Lawrence Heagle worked briefly as a pharmacist before bringing the first Ford automobile dealership to Hailey in about 1930. The antique Model "A" in the Hailey Historical Museum on Main Street once belonged to him.

Lawrence Heagle also served in the Idaho State Legislature during the 1940s and as Hailey's mayor during the 1970s. He and his wife, Julia, first inspired young Lois to travel when they went to the Caribbean and the Orient on business.

"Back in the 1950s, Daddy delivered a Ford Thunderbird to Bill Purdy in Africa," she said, pointing to tribal artifacts and carvings her parents collected during the trip, and now hanging on a wall of her exquisitely decorated home in Old Hailey.

The Purdys are a ranching family based 15 miles south of Hailey in Picabo. Bill Purdy lived in Nairobi, Kenya, after serving in World War II. He went on to found an advertising agency in Kenya.

Heagle has traveled to Saipan in the Mariana Islands, and to the Lake Country of northern England to visit her stepchildren and niece. She also has taken cruises with friends to Mexico and elsewhere.
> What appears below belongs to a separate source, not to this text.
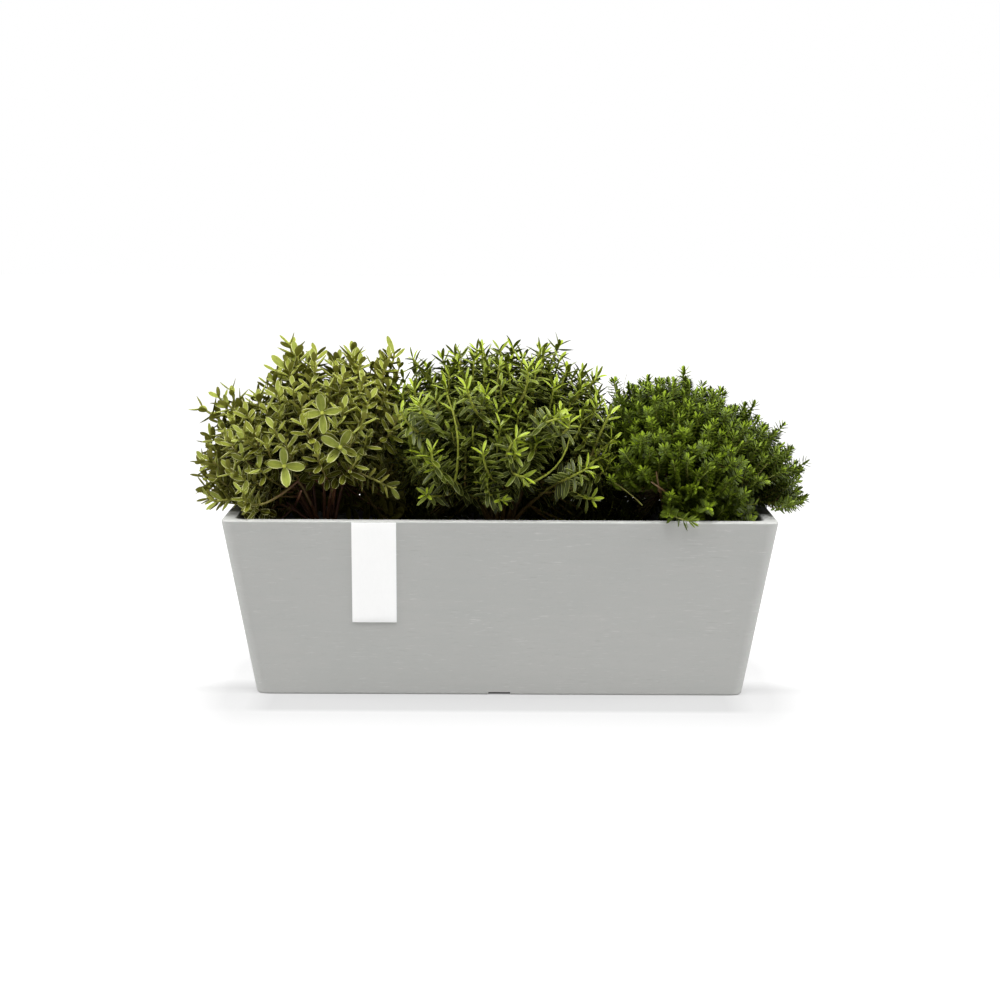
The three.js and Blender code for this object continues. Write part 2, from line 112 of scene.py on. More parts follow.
class Nodes:
    """A node tree, and short ways to add nodes to it."""

    def __init__(self, tree: bpy.types.NodeTree) -> None:
        """Keep the tree that the nodes go into."""
        self.tree = tree

    def node(self, kind: str, **settings: object) -> bpy.types.Node:
        """Add a node and set its properties.

        Args:
            kind: The node's type name.
            settings: Properties of the node, by name.

        Returns:
            The new node.
        """
        made = self.tree.nodes.new(kind)
        for key, value in settings.items():
            setattr(made, key, value)
        return made

    def link(self, source: Socket, target: Socket) -> None:
        """Join two sockets."""
        self.tree.links.new(source, target)

    def ray(self, kind: str) -> Socket:
        """Value that is 1 for rays of a kind, such as Camera, and 0 for others."""
        return self.node("ShaderNodeLightPath").outputs[f"Is {kind} Ray"]

    def span(self, value: Socket, low: float, high: float, to: Pair = (0, 1)) -> Socket:
        """Map a value's span to another, and clamp it there.

        Args:
            value: The value.
            low: Where the span starts.
            high: Where the span ends.
            to: What the two ends become.

        Returns:
            The mapped value.
        """
        node = self.node("ShaderNodeMapRange", clamp=True)
        ends = {"From Min": low, "From Max": high, "To Min": to[0], "To Max": to[1]}
        for name, end in ends.items():
            node.inputs[name].default_value = end
        self.link(value, node.inputs["Value"])
        return node.outputs["Result"]

    def math(self, operation: str, *values: Socket | float) -> Socket:
        """Combine up to three values.

        Args:
            operation: Name of the operation, such as MULTIPLY.
            values: Sockets and numbers, in the operation's order.

        Returns:
            The combined value.
        """
        node = self.node("ShaderNodeMath", operation=operation)
        for socket, value in zip(node.inputs, values):
            if isinstance(value, (int, float)):
                socket.default_value = value
            else:
                self.link(value, socket)
        return node.outputs["Value"]

    def times(self, first: Socket | float, *others: Socket | float) -> Socket:
        """Multiply a value by others, one after the other.

        Args:
            first: The value.
            others: The others.

        Returns:
            The product.
        """
        for other in others:
            first = self.math("MULTIPLY", first, other)
        return first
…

In September, she will join a group of lady friends going to Victoria, British Colombia, where they will take in local theater productions before traveling to Salt Lake City to hear the Mormon Tabernacle Choir.
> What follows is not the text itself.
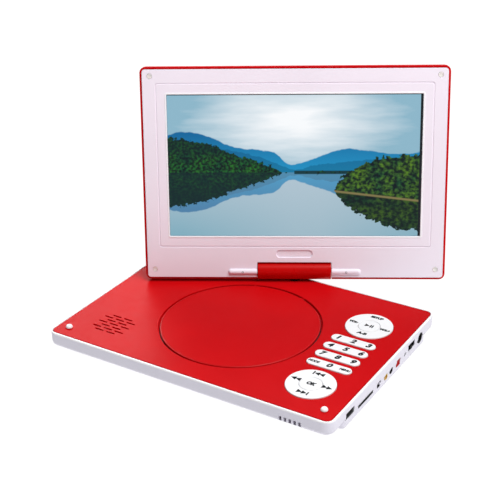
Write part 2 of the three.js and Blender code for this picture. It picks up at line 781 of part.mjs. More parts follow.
function cardSocket() {
  const { y, z, halfLength, halfHeight } = ports.card;
  const { back, half, below, above } = cardBody;
  const body = box(back, portBack, y - half, y + half, z - below, z + above);
  const nose = box(
    portBack - 1, portFace, y - halfLength, y + halfLength, z - halfHeight, z + halfHeight,
  );
  const slotHalf = halfLength - cardSlot.inset;
  const slotLow = z - cardSlot.halfHeight;
  const slotHigh = z + cardSlot.halfHeight;
  const slot = box(cardSlot.back, portFace + 1, y - slotHalf, y + slotHalf, slotLow, slotHigh);
  return cut(join(body, nose), slot);
}

function usbSocket() {
  const { y, z, halfLength, halfHeight } = ports.usb;
  const { back, skin, backWall } = usbBody;
  const shell = box(back, portFace, y - halfLength, y + halfLength, z - halfHeight, z + halfHeight);
  const hollow = box(
    back + backWall, portFace + 1,
    y - halfLength + skin, y + halfLength - skin,
    z - halfHeight + skin, z + halfHeight - skin,
  );
  const { half, low, high, root, sink } = usbTongue;
  const tongue = box(back + root, portFace - sink, y - half, y + half, z + low, z + high);
  return join(cut(shell, hollow), tongue);
}

place("dc_jack", dcJack(), blackPlastic);
place("power_switch_body", slideSwitchBody(ports.power), blackPlastic);
place("power_switch_slider", slideSwitchNub(ports.power, powerNub), blackPlastic);
const { infrared } = ports;
place(
  "infrared_window",
  box(
    portBack - 1, portFace,
    infrared.y - infrared.halfLength, infrared.y + infrared.halfLength,
    infrared.z - infrared.halfHeight, infrared.z + infrared.halfHeight,
  ),
  greyPlastic,
);
place("red_jack", shutteredSocket(ports.red), finish(0xd01c1c, 0.4));
place("black_jack", jack(ports.black, audioBody), blackPlastic);
place("yellow_jack", jack(ports.yellow, audioBody), finish(0xe0a125, 0.4));
place("av_switch_body", slideSwitchBody(ports.audioVideo), blackPlastic);
place("av_switch_slider", slideSwitchNub(ports.audioVideo, audioVideoNub), whitePlastic);
place("card_socket", cardSocket(), steel);
place("usb_socket", usbSocket(), steel);

// ---------------------------------------------------------------- swivel neck and hinge barrel

function swivelPost() {
  const profile = [
    [0, clip.bottom],
    [clip.radius, clip.bottom],
    [clip.radius, clip.top],
    [neck.shaftRadius, clip.top],
    [neck.shaftRadius, playerTop + gap],
    [neck.collarRadius, playerTop + gap],
    [neck.collarRadius, neck.collarTop],
    [stud.radius, neck.collarTop],
    [stud.radius, stud.top],
    [0, stud.top],
  ];
  return turned(0, neck.y, profile, 20);
}

function swivelBracket() {
  const { halfWidth, front, back, bottom } = bracketPlate;
  const plate = box(-halfWidth, halfWidth, front, back, bottom, coverBottom - gap);
  return cut(plate, disc(0, neck.y, neck.shaftRadius + gap, bottom - 1, coverBottom));
}

function hingeBarrel() {
  const tube = rodAlongX(-barrel.halfLength, barrel.halfLength, 0, 0, barrel.radius, 28);
  const pocketTop = neck.collarTop + gap - neck.axisZ;
  const collarPocket = disc(0, 0, neck.collarRadius + gap, -barrel.radius - 1, pocketTop, 20);
  const studEnd = stud.top + gap - neck.axisZ;
  const studHole = disc(0, 0, stud.radius + gap, -barrel.radius - 1, studEnd, 12);
  const end = barrel.halfLength;
  const bores = [
    rodAlongX(-end - 1, -end + barrel.boreDepth, 0, 0, barrel.boreRadius),
    rodAlongX(end - barrel.boreDepth, end + 1, 0, 0, barrel.boreRadius),
  ];
  return cut(tube, collarPocket, studHole, ...bores);
}

place("swivel_post", swivelPost(), steel);
place("swivel_bracket", swivelBracket(), steel);
place("hinge_barrel", hingeBarrel(), redPlastic, swivelGroup);
place(
  "tilt_shaft_left",
  rodAlongX(-tiltShaft.outer, -tiltShaft.inner, 0, 0, tiltShaft.radius),
  steel,
  swivelGroup,
);
place(
  "tilt_shaft_right",
  rodAlongX(tiltShaft.inner, tiltShaft.outer, 0, 0, tiltShaft.radius),
  steel,
  swivelGroup,
);

// ---------------------------------------------------------------- screen half

const screenOutline = {
  x: 0,
  y: (screen.top + screen.bottom) / 2,
  width: screen.width,
  depth: screen.top - screen.bottom,
  corner: screen.corner,
};
const plugPlaces = [
  [-plug.x, plug.highY],
  [plug.x, plug.highY],
  [-plug.x, plug.lowY],
  [plug.x, plug.lowY],
];

function backShell() {
  const backRound = filletSections(screen.back, 1, shellRound.back, 3);
  const rim = filletSections(screen.rim, -1, shellRound.rim, 2).reverse();
  const outer = roundedStack(screenOutline, [...backRound, ...rim]);
  const floor = screen.back + screen.wall;
  const hollow = cut(
    roundedStack(inner(screenOutline, screen.wall), [[floor, 2], [floor + 2.4, 0], [screen.rim + 5, 0]]),
    box(
      -notch.halfWidth - screen.wall, notch.halfWidth + screen.wall,
      screen.bottom - 1, notch.top + screen.wall,
      screen.back - 1, bezel.face - bezel.thickness - gap,
    ),
  );
  const bosses = plugPlaces.map(([x, y]) => disc(x, y, boss.radius, floor - 0.5, boss.top, 10));
  const bossHoles = plugPlaces.map(([x, y]) => disc(x, y, boss.pilot, floor + 1, boss.top + 1, 6));
  const opening = box(
    -notch.halfWidth, notch.halfWidth, screen.bottom - 1, notch.top, screen.back - 1, screen.rim + 1,
  );
  const reach = notch.halfWidth + screen.wall + 1;
  const shaftHole = rodAlongX(-reach, reach, 0, 0, tiltShaft.radius + gap);
  return cut(join(cut(outer, hollow), ...bosses), opening, shaftHole, ...bossHoles);
}

function bezelFrame() {
  const outline = inner(screenOutline, screen.wall + gap);
  const back = bezel.face - bezel.thickness;
  const edge = filletSections(bezel.face, -1, bezel.edge, 2).reverse();
  const plate = roundedStack(outline, [[back, 0], ...edge]);
  const stubs = [-1, 1].map((side) => {
    const z = bezel.face - knuckle.sink;
    const start = notch.halfWidth;
    const end = knuckle.outer - knuckle.radius;
    const [x0, x1] = side < 0 ? [-end, -start] : [start, end];
    const ball = new THREE.SphereGeometry(knuckle.radius, 12, 8).rotateX(Math.PI / 2);
    return cut(
      join(rodAlongX(x0, x1, 0, z, knuckle.radius), ball.translate(side * end, 0, z)),
      box(-70, 70, -5, 5, 0, back + 0.4),
    );
  });
  const cutTop = bezel.face + 1;
  const pictureWidth = picture.width / 2;
  const window = box(-pictureWidth, pictureWidth, picture.bottom, picture.top, back - 1, cutTop);
  const opening = box(-notch.halfWidth, notch.halfWidth, screen.bottom - 1, notch.top, back - 1, 12);
  const { y, length, width, depth } = fingerRest;
  const finger = pill(0, y, length, width, bezel.face - depth, cutTop);
  const line = { x: 0, y: groove.y, width: groove.width, depth: groove.height, corner: groove.corner };
  const grooveLine = cut(
    roundedSlab(inner(line, -groove.half), bezel.face - groove.half, cutTop),
    roundedSlab(inner(line, groove.half), 0, cutTop + 1),
  );
  const plugHoles = plugPlaces.map(([x, y]) => disc(x, y, plug.radius + gap, back - 1, cutTop, 12));
  return cut(join(plate, ...stubs), window, opening, finger, grooveLine, ...plugHoles);
}

function hingeBracket(side) {
  const { inner: start, sleeve: radius, length, back, front } = hingeLeaf;
  const [x0, x1] = side < 0 ? [-tiltShaft.outer, -start] : [start, tiltShaft.outer];
  const sleeve = rodAlongX(x0, x1, 0, 0, radius, 16);
  const leaf = box(x0, x1, 0, length, back, front);
  const bore = rodAlongX(x0 - 1, x1 + 1, 0, 0, tiltShaft.radius + gap);
  return cut(join(sleeve, leaf), bore);
}

place("back_shell", backShell(), redPlastic, tiltGroup);
place("bezel", bezelFrame(), whitePlastic, tiltGroup);
place(
  "lcd_panel",
  box(
    -panel.halfWidth, panel.halfWidth, panel.bottom, panel.top,
    0, picture.face - picture.sheet - gap,
  ),
  panelBack,
  tiltGroup,
);
const pictureHalf = picture.width / 2 - gap;
place(
  "lcd_screen",
  box(
    -pictureHalf, pictureHalf,
    picture.bottom + gap, picture.top - gap,
    picture.face - picture.sheet, picture.face,
  ),
  pictureGlass,
  tiltGroup,
);
place("hinge_bracket_left", hingeBracket(-1), steel, tiltGroup);
place("hinge_bracket_right", hingeBracket(1), steel, tiltGroup);
plugPlaces.forEach(([x, y], i) => {
  const shape = disc(x, y, plug.radius, 3.4, bezel.face + 0.05, 12);
  place(`screw_plug_${i + 1}`, shape, silicone, tiltGroup);
});

export default player;
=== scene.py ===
import math

import bmesh
import bpy
from mathutils import Matrix, Vector


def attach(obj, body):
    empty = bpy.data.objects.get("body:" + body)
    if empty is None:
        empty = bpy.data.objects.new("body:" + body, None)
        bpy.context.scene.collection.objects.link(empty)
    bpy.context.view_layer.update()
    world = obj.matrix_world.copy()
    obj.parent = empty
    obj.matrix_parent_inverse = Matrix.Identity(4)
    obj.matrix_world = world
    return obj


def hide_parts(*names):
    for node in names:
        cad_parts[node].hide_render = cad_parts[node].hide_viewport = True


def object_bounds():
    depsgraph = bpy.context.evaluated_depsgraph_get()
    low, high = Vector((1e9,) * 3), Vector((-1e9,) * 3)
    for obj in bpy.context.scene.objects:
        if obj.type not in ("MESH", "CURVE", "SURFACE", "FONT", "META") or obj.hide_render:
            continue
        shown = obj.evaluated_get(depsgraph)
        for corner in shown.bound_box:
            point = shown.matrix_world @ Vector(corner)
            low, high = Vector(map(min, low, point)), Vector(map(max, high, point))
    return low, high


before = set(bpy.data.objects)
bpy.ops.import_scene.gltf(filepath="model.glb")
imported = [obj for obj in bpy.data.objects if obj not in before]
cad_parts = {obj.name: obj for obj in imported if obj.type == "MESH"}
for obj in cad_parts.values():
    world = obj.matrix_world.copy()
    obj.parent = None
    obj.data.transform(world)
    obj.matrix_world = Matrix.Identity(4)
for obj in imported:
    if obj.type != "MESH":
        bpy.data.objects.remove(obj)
cad_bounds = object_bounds()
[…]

Heagle takes pride in the many students she taught during her 20-year career as an elementary school teacher, first at Ketchum Elementary, where Giacobbi Square is today, and later in Auburn, Calif., at the Forest Lake Christian School.

As one of only two students from her graduating Hailey High School class of 30 to earn a college degree, Heagle continues to help others attain a higher education. Her work at the Philanthropic Education Foundation in Ketchum contributes to educational scholarships for women.
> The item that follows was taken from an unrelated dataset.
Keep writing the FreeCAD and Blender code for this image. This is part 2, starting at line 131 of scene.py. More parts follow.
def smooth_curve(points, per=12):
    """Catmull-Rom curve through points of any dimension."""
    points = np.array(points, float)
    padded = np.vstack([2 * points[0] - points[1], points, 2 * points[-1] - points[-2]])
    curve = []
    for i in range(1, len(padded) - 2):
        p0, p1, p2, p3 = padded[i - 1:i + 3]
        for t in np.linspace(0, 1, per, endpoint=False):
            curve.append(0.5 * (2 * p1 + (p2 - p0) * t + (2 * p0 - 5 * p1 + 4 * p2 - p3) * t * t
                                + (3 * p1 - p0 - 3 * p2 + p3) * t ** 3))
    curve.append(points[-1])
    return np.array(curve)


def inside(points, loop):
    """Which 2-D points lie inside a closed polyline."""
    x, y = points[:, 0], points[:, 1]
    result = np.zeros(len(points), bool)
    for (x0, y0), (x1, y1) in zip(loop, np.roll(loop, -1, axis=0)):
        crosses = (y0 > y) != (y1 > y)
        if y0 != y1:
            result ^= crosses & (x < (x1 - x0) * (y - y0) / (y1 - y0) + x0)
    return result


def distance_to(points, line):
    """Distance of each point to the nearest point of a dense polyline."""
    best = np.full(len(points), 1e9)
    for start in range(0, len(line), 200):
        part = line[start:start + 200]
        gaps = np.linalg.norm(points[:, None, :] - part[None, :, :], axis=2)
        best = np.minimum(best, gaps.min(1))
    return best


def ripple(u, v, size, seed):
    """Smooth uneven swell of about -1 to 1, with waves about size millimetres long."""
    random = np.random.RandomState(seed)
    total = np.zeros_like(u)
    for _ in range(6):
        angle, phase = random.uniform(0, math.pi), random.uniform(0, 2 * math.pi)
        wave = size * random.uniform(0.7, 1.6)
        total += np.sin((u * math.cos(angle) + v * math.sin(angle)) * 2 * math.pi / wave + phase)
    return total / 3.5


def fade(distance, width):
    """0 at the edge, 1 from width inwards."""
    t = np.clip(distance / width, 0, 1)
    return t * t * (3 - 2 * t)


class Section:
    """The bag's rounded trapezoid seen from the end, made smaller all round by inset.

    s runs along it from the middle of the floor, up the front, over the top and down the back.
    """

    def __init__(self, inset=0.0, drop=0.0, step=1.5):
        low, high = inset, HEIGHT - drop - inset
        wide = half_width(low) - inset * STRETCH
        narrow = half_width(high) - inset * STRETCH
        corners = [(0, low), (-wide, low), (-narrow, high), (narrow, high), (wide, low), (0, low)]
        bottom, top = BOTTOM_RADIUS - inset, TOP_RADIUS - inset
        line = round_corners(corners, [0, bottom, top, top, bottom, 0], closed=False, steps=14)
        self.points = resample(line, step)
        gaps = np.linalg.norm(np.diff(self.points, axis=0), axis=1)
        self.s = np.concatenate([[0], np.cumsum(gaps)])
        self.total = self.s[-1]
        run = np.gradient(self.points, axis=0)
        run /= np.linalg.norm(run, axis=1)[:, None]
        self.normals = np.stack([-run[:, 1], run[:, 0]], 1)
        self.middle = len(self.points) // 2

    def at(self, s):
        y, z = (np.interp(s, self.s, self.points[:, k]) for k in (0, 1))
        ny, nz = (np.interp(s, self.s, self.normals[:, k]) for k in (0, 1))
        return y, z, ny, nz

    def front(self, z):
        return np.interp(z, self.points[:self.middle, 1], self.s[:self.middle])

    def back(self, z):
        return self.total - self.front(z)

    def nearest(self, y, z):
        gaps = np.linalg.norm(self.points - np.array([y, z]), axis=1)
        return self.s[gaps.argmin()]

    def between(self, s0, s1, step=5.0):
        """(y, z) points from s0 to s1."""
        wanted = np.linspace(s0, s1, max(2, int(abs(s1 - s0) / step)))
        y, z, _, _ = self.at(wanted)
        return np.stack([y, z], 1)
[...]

"Just last week I was in Sacramento, Calif., when a young lady came up to me and asked, 'Weren't you my teacher in elementary school?'"

Mrs. Heagle kept up with many of her students over the years, attending many of their college graduation ceremonies.

"Now I think all of my students have graduated and gone on to live their lives, "she said. "But I still enjoy community service. The Souper Supper kitchen happens twice a week at St. Charles Church in Hailey. It is a place for anyone who is lonely or needy. You will not be turned away."

Heagle still enjoys the company of friends from her childhood in Hailey. Last week she met high school friend Rosie Mallory for lunch at the Blaine County Senior Center. Mallory was a switchboard operator back when Heagle helped to run the Hailey Times newspaper.

"I don't get into town as much anymore, with all the crowds, " she said. "But I do so enjoy knowing people here and having so many old friends."

2008 Heritage Court

The Blaine County Museum will honor a quartet of ladies this month as its fifth annual Heritage Court. Each lady was chosen for her longevity and commitment to her town. The new court will be honored from 3 p.m. to 5 p.m. Sunday, June 22, at the Liberty Theatre in Hailey. There will be a reception after the event, at which the ladies will "hold court" to meet their public.

The four ladies will ride in a vintage carriage in Hailey's Fourth of July Parade, Carey's Pioneer Days Parade, Ketchum's Big Hitch Wagon Days Parade and Bellevue's Labor Day Parade.

Sponsors for the event are Sun Valley Co., D.L. Evans Bank, Wood River Welding, Ketchum/Sun Valley Rotary, Hailey Rotary, Anderson Asphalt, Power Engineering, Mike & Irene Healey, Scott & Devra Mary and Sun Valley Title.